ここでは、点検と修正を校正と定義しています。
品質マネジメントシステムに関する国際規格である ISO9001:2015 では、「7.1.5.2 測定のトレーサビリティ」の中で測定器の校正に関して下記要求事項があげられており、認証に際しては実施することが求められています。
7.1.5.2 測定のトレーサビリティ
測定のトレーサビリティが要求事項となっている場合、又は、組織がそれを測定結果の妥当性に信頼を与えるための不可欠な要素とみなす場合には、測定機器は、次の事項を満たさなければならない。a) 定められた間隔で又は使用前に、国際計量標準又は国家計量標準に対してトレーサブルである計量標準に照らして校正若しくは検証、又は、それらの両方を 行う。そのような標準が存在しない場合には、校正又は検証に用いたよりどころを、文書化した情報として保持する。
ISO9001:2015 - 7.1.5.2 測定のトレーサビリティ
b) それらの状態を明確にするために識別を行う。
c) 校正の状態及びそれ以降の測定結果が無効になってしまうような調整、損傷又は劣化から保護する。
通常は、台帳登録された測定器を定められた校正周期にしたがって校正し、その校正結果および有効期間を台帳に記録します。なおその際、校正に用いる基準器は、国家基準との間でトレーサビリティがとれたものを使用します。また、社外検査機関に校正を委託する場合は、国家基準につながるトレーサビリティを証明できる機関に委託します。
マスターゲージ(基準ゲージ)の校正
マスターリング、マスターブロックとは・・・
比較測定器を使って測定する際に用いる基準ゲージ(マスターゲージ)のことで、内径・外径用のリング状のものをマスターリング、高さや幅用のブロック状のものをマスターブロックと呼ぶ。ちなみに、この基準ゲージからの差を求める測定方法が比較測定である。
「比較測定器 ③ :マスターゲージ(基準ゲージ)」で説明したように、「比較測定器」を使用して測定を行う場合、「測定部位の寸法に合わせて予め準備したリングマスターやブロックマスターなどの「マスターゲージ(基準ゲージ)」と比較して、基準ゲージからの差を求める」ことを行います。したがって、この比較対象とする「マスターゲージ(基準ゲージ)」がしかるべき精度を持っていることが必要です。そのために、マスターゲージ(基準ゲージ)は定期的に校正を行うことで精度を保証します。

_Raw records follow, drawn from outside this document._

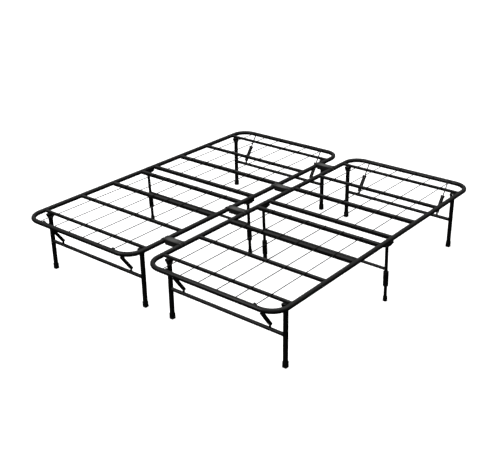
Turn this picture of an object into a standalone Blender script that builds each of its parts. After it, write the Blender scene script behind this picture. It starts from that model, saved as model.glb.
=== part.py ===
"""Folding metal bed frame for a king mattress.

Two identical narrow platforms stand side by side and are held together by four
clips over their inner rails.  Each platform is a bent tube rail in two U-shaped
sections, hinged at mid length, with welded crossbars, wires, two folding leg
frames and a leg stand under the fold.  Metres, +Z up.  The origin is on the
floor under the middle of the bed: +X is across it and +Y runs to the head.
"""
import bpy
import bmesh
from math import atan2, ceil, cos, pi, sin
from mathutils import Matrix, Vector

# Whole bed
RAIL_HEIGHT = 0.376         # floor to the axis of the rail tube
HALF_LENGTH = 1.0025        # middle of the bed to the axis of an end tube
PLATFORM_X = 0.490          # middle of the bed to the middle of one platform
PLATFORM_HALF = 0.430       # middle of a platform to the axis of its side rail
GAP = 0.0003                # air between two pieces that touch
TUBE_SIDES = 16             # facets round the big tubes
SMALL_SIDES = 12            # facets round thin tubes and rivets

# Bent tube rails
RAIL_RADIUS = 0.0140
CORNER_RADIUS = 0.098
RAIL_END = 0.001            # half of the gap between the two sections at the fold

# Crossbars and wires of the deck
BAR_DISTANCES = (0.866, 0.584, 0.315, 0.060)
BAR_SIZES = (0.016, 0.018, 0.022, 0.022)
BAR_TOP = 0.009             # flat top of every bar above the rail axis
WIRE_RADIUS = 0.0025
WIRE_COUNT = 6
WIRE_PITCH = 0.1215
WIRE_BITE = 0.0005          # depth that a wire sinks into a bar at its weld

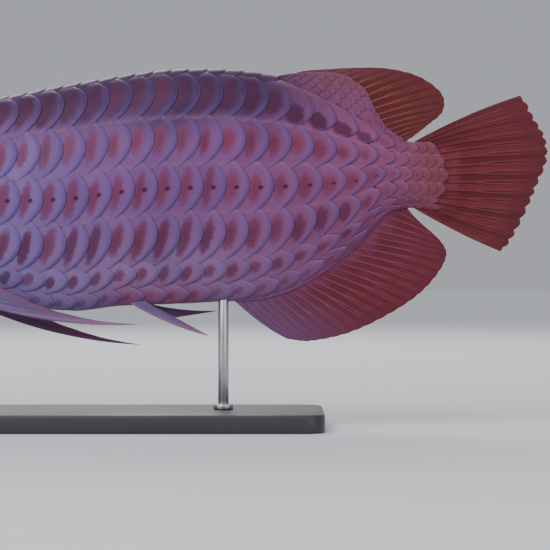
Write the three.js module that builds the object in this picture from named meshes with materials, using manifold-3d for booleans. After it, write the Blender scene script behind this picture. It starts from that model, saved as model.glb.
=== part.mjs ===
// An Asian arowana swimming to the left, life size, on a plain display stand.
// Millimetres, +Z up, X along the fish with its head towards -X, and its left side towards -Y.
// The fish is laid out in its own frame first: x runs from the tip of the snout, z from the middle of the tail stalk.

import * as THREE from "three";
import { mergeVertices } from "three/addons/utils/BufferGeometryUtils.js";
import Module from "manifold-3d";

const wasm = await Module();
wasm.setup();

// Driving sizes of the fish.
const STANDARD_LENGTH = 480; // snout to the end of the scaled body
const AXIS_HEIGHT = 168; // middle of the tail stalk above the floor
const GAP = 0.3; // between pieces that touch
const LEFT = -1;
const RIGHT = 1;

// Scales.
const SCALE_PITCH = 15; // along the body, from one rear edge to the next
const TAIL_PITCH_SHARE = 0.6; // of that pitch, at the tail fin
const SCALE_LIFT = 1.1; // height of a scale's free edge
const SCALE_STEP = 0.8; // length of the drop behind that edge
const SCALE_BULGE = 0.8; // of a pitch, by which the free edge is rounded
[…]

具体的には、上記のISO9001:2015要求事項 7.1.5.2a) に対しては、校正用として準備した高精度のマイクロメータやダイヤルゲージを使用して、「マスターゲージ(基準ゲージ)」との比較を実施し、あらかじめ決められた公差内に収まっていることを確認し、その内容を台帳に記録します。なお、ここで校正用に使用するマイクロメータ、ダイヤルゲージ、基準ブロックは校正され、国家基準につながるトレーサビリティを証明できなければいけません。当社では、こうした校正に使用する基準ブロック、基準測定器については、国家基準につながるトレーサビリティを証明できる社外機関に依頼して校正しています。
ISO9001:2015要求事項 7.1.5.2b) に関しては以下を実施します。
校正され、合格となったマスターには、その有効期限(通常は1年)がわかるように明示します。図の例では、マスター表面に緑のペイントマーカーで”10”と書かれたのがそれで、緑は特定の年を示しており、その年の10月までが有効期限ということを意味しています。なお、有効期限を明示したシールの添付、多色結束バンドの使用など有効期限を識別する方法は様々あります。
以上は「マスターゲージ(基準ゲージ)」でも説明しましたが、比較測定器に使うダイヤルゲージや限界ゲージなどの他の測定器についても、基本的に同様の手順で校正管理を行います。